_Aim of the exercise_
Output every line of the data exactly as it appears.

## begin

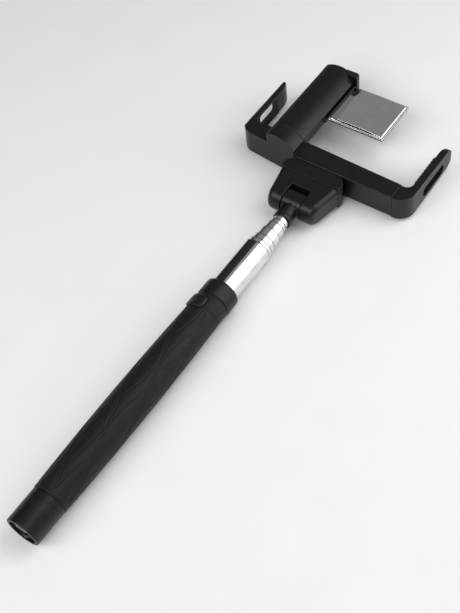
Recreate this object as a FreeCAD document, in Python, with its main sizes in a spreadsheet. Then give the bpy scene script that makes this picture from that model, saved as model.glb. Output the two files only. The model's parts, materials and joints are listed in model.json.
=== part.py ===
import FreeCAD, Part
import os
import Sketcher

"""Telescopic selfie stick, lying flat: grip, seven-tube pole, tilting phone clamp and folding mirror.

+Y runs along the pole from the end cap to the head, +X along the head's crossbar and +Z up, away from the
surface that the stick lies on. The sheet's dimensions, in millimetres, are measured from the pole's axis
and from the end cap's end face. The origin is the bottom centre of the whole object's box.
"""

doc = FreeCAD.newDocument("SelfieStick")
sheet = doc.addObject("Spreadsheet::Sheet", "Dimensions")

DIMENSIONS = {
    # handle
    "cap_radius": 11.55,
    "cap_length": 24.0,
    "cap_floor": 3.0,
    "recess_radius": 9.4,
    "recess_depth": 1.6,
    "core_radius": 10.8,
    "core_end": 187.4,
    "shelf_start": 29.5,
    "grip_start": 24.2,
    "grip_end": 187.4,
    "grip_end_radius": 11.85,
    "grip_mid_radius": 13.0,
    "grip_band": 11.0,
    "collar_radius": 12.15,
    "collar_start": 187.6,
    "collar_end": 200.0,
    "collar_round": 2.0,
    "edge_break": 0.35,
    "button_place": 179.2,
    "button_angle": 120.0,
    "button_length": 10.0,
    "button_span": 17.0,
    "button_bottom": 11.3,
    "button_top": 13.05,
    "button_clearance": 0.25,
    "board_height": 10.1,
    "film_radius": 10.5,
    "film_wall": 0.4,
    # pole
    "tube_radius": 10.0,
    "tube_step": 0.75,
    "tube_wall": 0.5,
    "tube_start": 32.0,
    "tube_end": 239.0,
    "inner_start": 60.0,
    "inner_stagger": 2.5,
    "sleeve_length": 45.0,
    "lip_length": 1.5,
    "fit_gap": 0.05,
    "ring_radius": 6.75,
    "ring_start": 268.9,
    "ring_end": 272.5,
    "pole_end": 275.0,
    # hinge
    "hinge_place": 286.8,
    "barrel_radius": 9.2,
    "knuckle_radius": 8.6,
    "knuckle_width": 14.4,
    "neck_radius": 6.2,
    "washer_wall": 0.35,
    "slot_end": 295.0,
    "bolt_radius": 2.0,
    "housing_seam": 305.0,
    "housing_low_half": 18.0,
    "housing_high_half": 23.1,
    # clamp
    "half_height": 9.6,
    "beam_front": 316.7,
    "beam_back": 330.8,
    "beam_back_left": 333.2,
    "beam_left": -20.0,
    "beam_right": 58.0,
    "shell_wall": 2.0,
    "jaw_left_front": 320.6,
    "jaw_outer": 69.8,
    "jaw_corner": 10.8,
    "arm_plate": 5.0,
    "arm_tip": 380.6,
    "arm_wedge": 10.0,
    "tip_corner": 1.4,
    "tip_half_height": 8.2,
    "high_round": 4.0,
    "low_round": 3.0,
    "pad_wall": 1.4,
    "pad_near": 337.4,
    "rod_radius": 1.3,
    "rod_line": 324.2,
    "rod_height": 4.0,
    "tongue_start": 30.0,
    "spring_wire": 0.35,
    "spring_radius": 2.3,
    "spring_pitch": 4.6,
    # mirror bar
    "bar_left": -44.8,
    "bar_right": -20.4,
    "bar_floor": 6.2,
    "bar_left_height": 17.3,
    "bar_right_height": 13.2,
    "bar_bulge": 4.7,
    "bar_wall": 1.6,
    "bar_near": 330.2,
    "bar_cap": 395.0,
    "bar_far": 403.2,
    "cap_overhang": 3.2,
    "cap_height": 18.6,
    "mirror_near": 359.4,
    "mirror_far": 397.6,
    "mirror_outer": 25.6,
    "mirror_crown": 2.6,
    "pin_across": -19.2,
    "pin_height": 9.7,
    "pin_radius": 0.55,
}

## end

_Full solution_
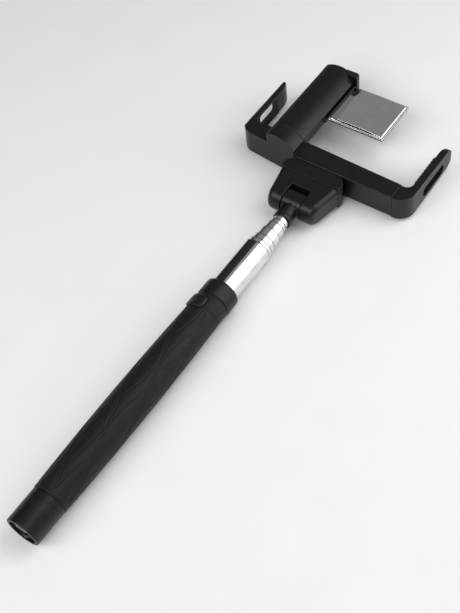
Recreate this object as a FreeCAD document, in Python, with its main sizes in a spreadsheet. Then give the bpy scene script that makes this picture from that model, saved as model.glb. Output the two files only. The model's parts, materials and joints are listed in model.json.
=== part.py ===
import FreeCAD, Part
import os
import Sketcher

"""Telescopic selfie stick, lying flat: grip, seven-tube pole, tilting phone clamp and folding mirror.

+Y runs along the pole from the end cap to the head, +X along the head's crossbar and +Z up, away from the
surface that the stick lies on. The sheet's dimensions, in millimetres, are measured from the pole's axis
and from the end cap's end face. The origin is the bottom centre of the whole object's box.
"""

doc = FreeCAD.newDocument("SelfieStick")
sheet = doc.addObject("Spreadsheet::Sheet", "Dimensions")

DIMENSIONS = {
    # handle
    "cap_radius": 11.55,
    "cap_length": 24.0,
    "cap_floor": 3.0,
    "recess_radius": 9.4,
    "recess_depth": 1.6,
    "core_radius": 10.8,
    "core_end": 187.4,
    "shelf_start": 29.5,
    "grip_start": 24.2,
    "grip_end": 187.4,
    "grip_end_radius": 11.85,
    "grip_mid_radius": 13.0,
    "grip_band": 11.0,
    "collar_radius": 12.15,
    "collar_start": 187.6,
    "collar_end": 200.0,
    "collar_round": 2.0,
    "edge_break": 0.35,
    "button_place": 179.2,
    "button_angle": 120.0,
    "button_length": 10.0,
    "button_span": 17.0,
    "button_bottom": 11.3,
    "button_top": 13.05,
    "button_clearance": 0.25,
    "board_height": 10.1,
    "film_radius": 10.5,
    "film_wall": 0.4,
    # pole
    "tube_radius": 10.0,
    "tube_step": 0.75,
    "tube_wall": 0.5,
    "tube_start": 32.0,
    "tube_end": 239.0,
    "inner_start": 60.0,
    "inner_stagger": 2.5,
    "sleeve_length": 45.0,
    "lip_length": 1.5,
    "fit_gap": 0.05,
    "ring_radius": 6.75,
    "ring_start": 268.9,
    "ring_end": 272.5,
    "pole_end": 275.0,
    # hinge
    "hinge_place": 286.8,
    "barrel_radius": 9.2,
    "knuckle_radius": 8.6,
    "knuckle_width": 14.4,
    "neck_radius": 6.2,
    "washer_wall": 0.35,
    "slot_end": 295.0,
    "bolt_radius": 2.0,
    "housing_seam": 305.0,
    "housing_low_half": 18.0,
    "housing_high_half": 23.1,
    # clamp
    "half_height": 9.6,
    "beam_front": 316.7,
    "beam_back": 330.8,
    "beam_back_left": 333.2,
    "beam_left": -20.0,
    "beam_right": 58.0,
    "shell_wall": 2.0,
    "jaw_left_front": 320.6,
    "jaw_outer": 69.8,
    "jaw_corner": 10.8,
    "arm_plate": 5.0,
    "arm_tip": 380.6,
    "arm_wedge": 10.0,
    "tip_corner": 1.4,
    "tip_half_height": 8.2,
    "high_round": 4.0,
    "low_round": 3.0,
    "pad_wall": 1.4,
    "pad_near": 337.4,
    "rod_radius": 1.3,
    "rod_line": 324.2,
    "rod_height": 4.0,
    "tongue_start": 30.0,
    "spring_wire": 0.35,
    "spring_radius": 2.3,
    "spring_pitch": 4.6,
    # mirror bar
    "bar_left": -44.8,
    "bar_right": -20.4,
    "bar_floor": 6.2,
    "bar_left_height": 17.3,
    "bar_right_height": 13.2,
    "bar_bulge": 4.7,
    "bar_wall": 1.6,
    "bar_near": 330.2,
    "bar_cap": 395.0,
    "bar_far": 403.2,
    "cap_overhang": 3.2,
    "cap_height": 18.6,
    "mirror_near": 359.4,
    "mirror_far": 397.6,
    "mirror_outer": 25.6,
    "mirror_crown": 2.6,
    "pin_across": -19.2,
    "pin_height": 9.7,
    "pin_radius": 0.55,
}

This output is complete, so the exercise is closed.